Royals Rumblings - News for June 19, 2014
Joe Posnanski says the Royals' success is bringing us back to the future. GREAT SCOTT!
So, yes, the Royals’ season was playing out like normal, the longest running tragic opera in America. You would have to say that, the Royals actually were AHEAD of their usual pace — hey, three games under .500 in June is almost parade-worthy in Kansas City. But it felt worse than normal because the Royals had been pointing to 2014 for a long time. This was to be the year it all turned around, the year their almost unprecedented crop of prospects blossomed, the year the Royals finally gave Kansas City a real pennant race to enjoy and endure.
Eleven days ago, that seemed impossible.
Today, at least, it not only seems possible but very real.
Yes: The wonder of baseball. The Royals have had brief moments of sunshine before –particularly back in 2003 when Tony Pena was handing out "We Believe!" T-shirts and the late Jose Lima was floating change-ups past the world. The Royals were in first place into late July that year. But it was different – 2003 was this strange oasis between 100-loss seasons. That team wasn’t any good, and everyone knew it wasn’t any good. The season was spent waiting to see how long it took the players to figure it out (answer: September 1). But this Royals teams IS good, or at least they have some good young players.
Jon Heyman writes the Royals can actually win the division.
The biggest question is whether the Royals can supplant the Tigers. And while that isn't going to be easy, Detroit has had a very unfortunate spring training, which has left it with some serious questions, including one at shortstop, so the Royals and Indians have their best chance in years to surpass the perennial class of the division. By my estimation, there's a chance both do. I'll take the Royals to win the division, the Indians to finish second and the Tigers third.
Fans are taking notice.
Last night's #Royals game at Detroit drew a 9.1 Nielsen rating, the highest-rated game of the season on FSKC.— Jeffrey Flanagan (@jflanagankc) June 18, 2014
Dayton Moore acknowledges that while the winning is nice, the team hasn't won anything yet.

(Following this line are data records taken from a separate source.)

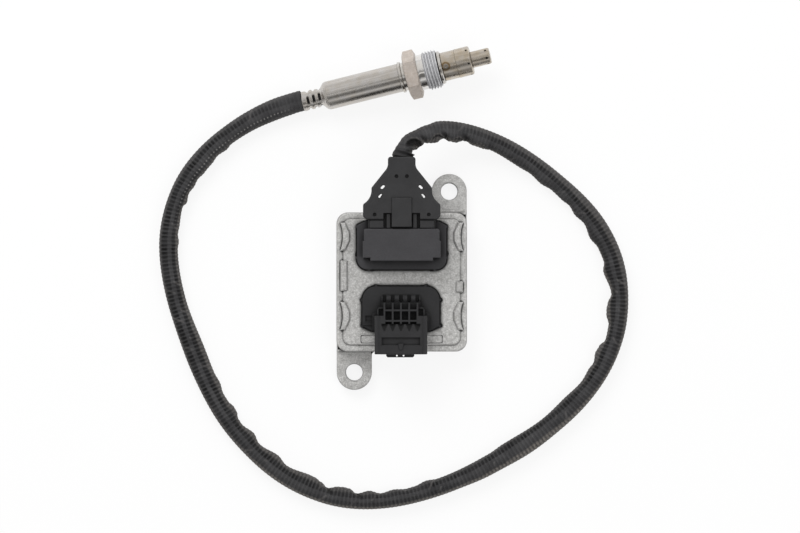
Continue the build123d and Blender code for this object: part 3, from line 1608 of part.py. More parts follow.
# Wires from the sleeve's end through the grommet to the contacts
leaf_middle = window_wall - contact_thickness / 2
upper_leads = [place for place in lead_places if place[1] > 0.1]
lower_leads = [place for place in lead_places if place[1] <= 0.1]
contact_places = [(x, leaf_middle) for x in contact_row] + [(x, -leaf_middle) for x in contact_row]
neck_frame = across(0)
with BuildPart() as lead_wires:
    for (start_x, start_y), (end_x, end_y) in zip(upper_leads + lower_leads, contact_places):
        corners = [
            (start_x, start_y, 0),
            (start_x, start_y, grommet_front + lead_straight),
            (end_x, end_y, carrier_start - lead_landing),
            (end_x, end_y, carrier_start),
        ]
        with BuildLine():
            path = FilletPolyline(
                *[neck_frame.from_local_coords(corner) for corner in corners],
                radius=2 * wire_radius,
            )
        with BuildSketch(Plane(path @ 0, z_dir=probe_direction)):
            Circle(wire_radius)
        sweep(path=path)
save(lead_wires, "lead_wires")

# Sleeve: out of the backshell's neck, down to the floor and round to the probe's crimp
floor_run = (probe_tail_z - sleeve_radius) / math.sin(probe_tilt)
floor_point = probe_tail - probe_direction * floor_run
sleeve_route = [
    (0, sleeve_seat, connector_axis),
    (0, 67.5, connector_axis),
    (6.5, 75.5, 23.2),
    (27, 78.5, 14.5),
    (55, 69, 6.4),
    (84, 48, sleeve_radius),
    (108, 18, sleeve_radius),
    (112.5, -20, sleeve_radius),
    (96, -56, sleeve_radius),
    (62, -84, sleeve_radius),
    (22, -105.5, sleeve_radius),
    (-22, -114.5, sleeve_radius),
    (-60, -102, sleeve_radius),
    (-90, -72, sleeve_radius),
    (-107, -35, sleeve_radius),
    (-119.5, 7, sleeve_radius),
    (-117.5, 38.5, sleeve_radius),
    (-103, 64.5, sleeve_radius),
    (-80, 82, sleeve_radius),
    (floor_point.X, floor_point.Y, sleeve_radius),
    (probe_tail.X, probe_tail.Y, probe_tail.Z),
]


def bend_radii(points):
    """The largest radius that each corner's two runs allow."""
    radii = []
    for before, corner, after in zip(points, points[1:], points[2:]):
        run_in = Vector(*corner) - Vector(*before)
        run_out = Vector(*after) - Vector(*corner)
        half_turn = math.radians(run_in.get_angle(run_out)) / 2
        shorter = min(run_in.length, run_out.length)
        radii.append(0.45 * shorter / math.tan(half_turn))
    return radii


sleeve_radii = bend_radii(sleeve_route)
print("sleeve radii", [round(radius, 1) for radius in sleeve_radii])
with BuildPart() as sleeve:
    with BuildLine():
        route = FilletPolyline(*sleeve_route, radius=sleeve_radii)
    with BuildSketch(Plane(route @ 0, z_dir=(0, 1, 0))):
        Circle(sleeve_radius)
    sweep(path=route)
straight_volume = math.pi * sleeve_radius**2 * route.length
print("sleeve length", round(route.length, 1))
print("sleeve volume over section times length", round(sleeve.part.volume / straight_volume, 4))
save(sleeve, "sleeve")
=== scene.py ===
import json
import math

import bpy
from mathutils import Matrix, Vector, noise


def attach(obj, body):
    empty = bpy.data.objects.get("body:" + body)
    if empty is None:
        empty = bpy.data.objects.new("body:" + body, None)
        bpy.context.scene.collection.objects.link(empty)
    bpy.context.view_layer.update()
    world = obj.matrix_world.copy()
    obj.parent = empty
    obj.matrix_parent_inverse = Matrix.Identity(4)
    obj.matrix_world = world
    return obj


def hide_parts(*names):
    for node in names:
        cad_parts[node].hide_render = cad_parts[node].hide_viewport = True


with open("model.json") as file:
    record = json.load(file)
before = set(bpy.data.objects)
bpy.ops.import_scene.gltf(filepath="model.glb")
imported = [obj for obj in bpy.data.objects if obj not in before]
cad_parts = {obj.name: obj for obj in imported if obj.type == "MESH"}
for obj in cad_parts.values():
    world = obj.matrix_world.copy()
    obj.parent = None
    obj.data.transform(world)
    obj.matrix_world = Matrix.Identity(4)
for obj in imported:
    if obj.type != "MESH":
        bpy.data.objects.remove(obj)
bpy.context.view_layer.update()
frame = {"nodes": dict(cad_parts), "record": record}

# Lengths are in metres, in the part's own frame: +Z up, +Y to the top of the photograph.
MM = 0.001

# The photograph: pixels to the millimetre, and the pixel of the part's origin
PHOTO_WIDTH = 800
PHOTO_HEIGHT = 533
PIXELS_PER_MM = 1.96
ORIGIN_PIXEL = (401.7, 282.0)
CAMERA_HEIGHT = 2.2
PHOTO_PLANE = 0.014

# The probe's place, as in the part's solids
TUBE_RADIUS = 7.3
SHOULDER_STATION = 14.4
NUT_FLAT_RADIUS = 11.0
NUT_EDGE = 55.9
PROBE_HEADING = math.radians(13.7)
PROBE_TILT = math.atan((NUT_FLAT_RADIUS - TUBE_RADIUS) / (NUT_EDGE - SHOULDER_STATION))
PROBE_TAIL = Vector((
    -50.8,
    92.2,
    TUBE_RADIUS * math.cos(PROBE_TILT) - SHOULDER_STATION * math.sin(PROBE_TILT),
)) * MM
PROBE_DIRECTION = Vector((
    math.cos(PROBE_TILT) * math.cos(PROBE_HEADING),
    math.cos(PROBE_TILT) * math.sin(PROBE_HEADING),
    math.sin(PROBE_TILT),
))
PROBE_SIDE = Vector((math.sin(PROBE_HEADING), -math.cos(PROBE_HEADING), 0))
PROBE_UP = PROBE_SIDE.cross(PROBE_DIRECTION)
PROBE_TURN = (0, -PROBE_TILT, PROBE_HEADING)


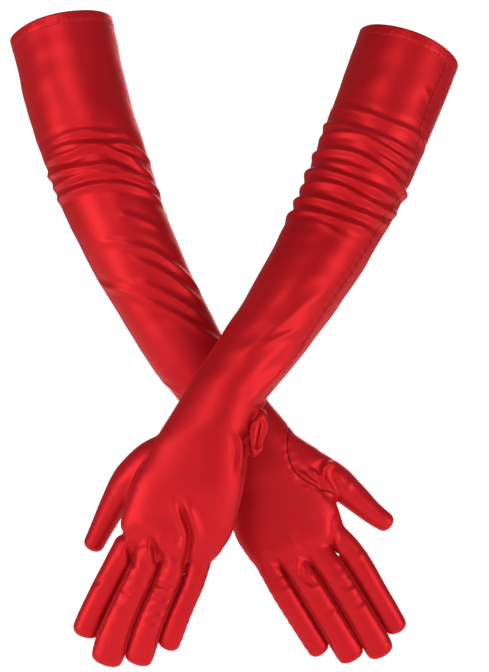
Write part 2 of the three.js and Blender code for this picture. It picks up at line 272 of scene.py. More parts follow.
# %% A limb of the glove
class Limb:
    """A centreline with an oval section: |x / a|^n + |y / b|^n = 1, with a for each side."""

    def __init__(self, points, sizes):
        raw = spline(points)
        s = np.concatenate([[0], np.cumsum(np.linalg.norm(np.diff(raw, axis=0), axis=1))])
        self.length = float(s[-1])
        self.s = np.linspace(0, self.length, int(self.length) + 1)
        self.centre = np.stack([np.interp(self.s, s, raw[:, i]) for i in range(3)], axis=1)
        self.along = unit(np.gradient(self.centre, axis=0))
        self.palm = unit(np.array([0, 1, 0]) - self.along * self.along[:, 1:2])
        self.side = np.cross(self.along, self.palm)
        self.sizes = sizes(self.s, self.length)

    def at(self, s):
        """Centre, directions and section at distances s, run on straight past both ends."""
        held = np.clip(s, 0, self.length)
        mix = [np.stack([np.interp(held, self.s, column) for column in v.T], axis=-1)
               for v in (self.centre, self.along, self.palm, self.side, self.sizes)]
        centre, along, palm, side, sizes = mix
        along, palm, side = unit(along), unit(palm), unit(side)
        return centre + along * (s - held)[..., None], along, palm, side, sizes

    def surface(self, s, angle, proud=0.0):
        """Points of the skin at angles from the back of the hand, where +90 degrees faces +X."""
        centre, _, palm, side, sizes = self.at(s)
        left, right, b, n = np.moveaxis(sizes, -1, 0)
        sine, cosine = np.sin(angle), np.cos(angle)
        a = np.where(sine > 0, right, left)
        across = np.sign(sine) * np.abs(sine) ** (2 / n) * (a + proud)
        through = -np.sign(cosine) * np.abs(cosine) ** (2 / n) * (b + proud)
        return centre + side * across[..., None] + palm * through[..., None]

    def locate(self, points):
        """For each point: distance along, angle, how far out (1 is on the skin), and radius."""
        nearest = np.empty(len(points), int)
        for start in range(0, len(points), 20000):
            some = points[start:start + 20000].astype(np.float32)
            c = self.centre.astype(np.float32)
            gap = (c ** 2).sum(1)[None] - 2 * some @ c.T
            nearest[start:start + 20000] = gap.argmin(1)
        offset = points - self.centre[nearest]
        lead = (offset * self.along[nearest]).sum(1)
        ends = ((nearest == 0) & (lead < 0)) | ((nearest == len(self.s) - 1) & (lead > 0))
        s = self.s[nearest] + np.where(ends, lead, np.clip(lead, -1, 1))
        x = (offset * self.side[nearest]).sum(1)
        y = -(offset * self.palm[nearest]).sum(1)
        left, right, b, n = self.sizes[nearest].T
        a = np.where(x > 0, right, left)
        overrun = np.where(ends, np.abs(lead) / b, 0)
        out = (np.abs(x / a) ** n + np.abs(y / b) ** n + overrun ** 2) ** (1 / n)
        return s, np.arctan2(x / a, y / b), out, (a + b) / 2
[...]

"We haven't accomplished anything yet," Moore told me by phone Tuesday night. "Lots of teams go through runs for two or three weeks. You have to sustain it for a while and then you have to win games where you might not be hitting well. That's what good teams do.
"Look, I appreciate what we have been doing. I appreciate it because I know the history, and I know the times in the past where we weren't competitive. So this is good. "But like I said, it's June, and we haven't accomplished anything yet. We have to keep playing hard."
In a small way, they haven't won the World Series.
Sam Mellinger thinks thinks that even after this hot streak is over, the Royals' success can be sustainable:
The Royals have won 13 of their last 17 through Tuesday, and are scoring 5.5 runs per game with a cumulative on-base-plus-slugging percentage of .773. Oakland leads the American League with 5.13 runs per game, and Toronto is tops with a .765 OPS. Before the surge, the Royals were scoring 3.8 runs per game with a .654 OPS.
So, obviously, this isn’t going to keep up. But the thing is, the Royals don’t need to lead the league in scoring to be a playoff team. They just need to be average, or even close to it.
Jonathan Bernhardt looks at how the Royals go so good, and argues they should look to acquire Chase Headley, Alexis Rios, and lock up James Shields to a long-term deal.
Being in first place by half a game in mid-June may not mean a whole lot to some, but it's time to see if the team Kansas City spent so much time and effort putting together can get to October from here. The Royals have the best group of pitchers in the American League outside of Oakland and the AL Central is wide-open space. Slap a tire patch on third base, find one more bat you trust, and go.
The Royals have scored the most runs in the league since Dale Sveum became hitting coach, attracting the attention of Peter Gammons Daily.
"The Royals are playing very loose. I mean this in a good way – The Royals are playing like a bunch of wet noodles! … They’re playing flawlessly, really! Defensively, pitching – everything is clicking. When you’re playing this way – and I was being facetious when I said, ‘Will they ever lose again?’ – but that’s the appearance that they give, that they’re never going to lose."
If anyone deserves a fun year, its the man who had to sit and broadcast year after year of 100-loss seasons. Let's win one for Denny.
Re-live that glorious second inning on Tuesday night against Max Scherzer with Fangraphs. It took 51 pitches and over half an hour.
Over a 30-minute second inning, the Royals handed Max Scherzer his ass and put themselves in position to coast into first place. As of right now, we still project the Tigers to win the division two-thirds of the time, with the Royals and Indians combining for the rest. Most people around here are familiar with the value of the projections, but I suspect many of them hold different odds in their heads. It could be, that’s being too easily biased by recent events. It could be, it’s not that.
The Royals are real rock and rollers now - even Rolling Stone magazine has taken notice.
A positively fascinating piece about effective velocity, a theory that should be changing the way baseballs are thrown but isn't yet.
Grantland's Andy Greenwald writes the internet has a "Louie" problem.
Your song of the day is "How You Like Me Now" by The Heavy.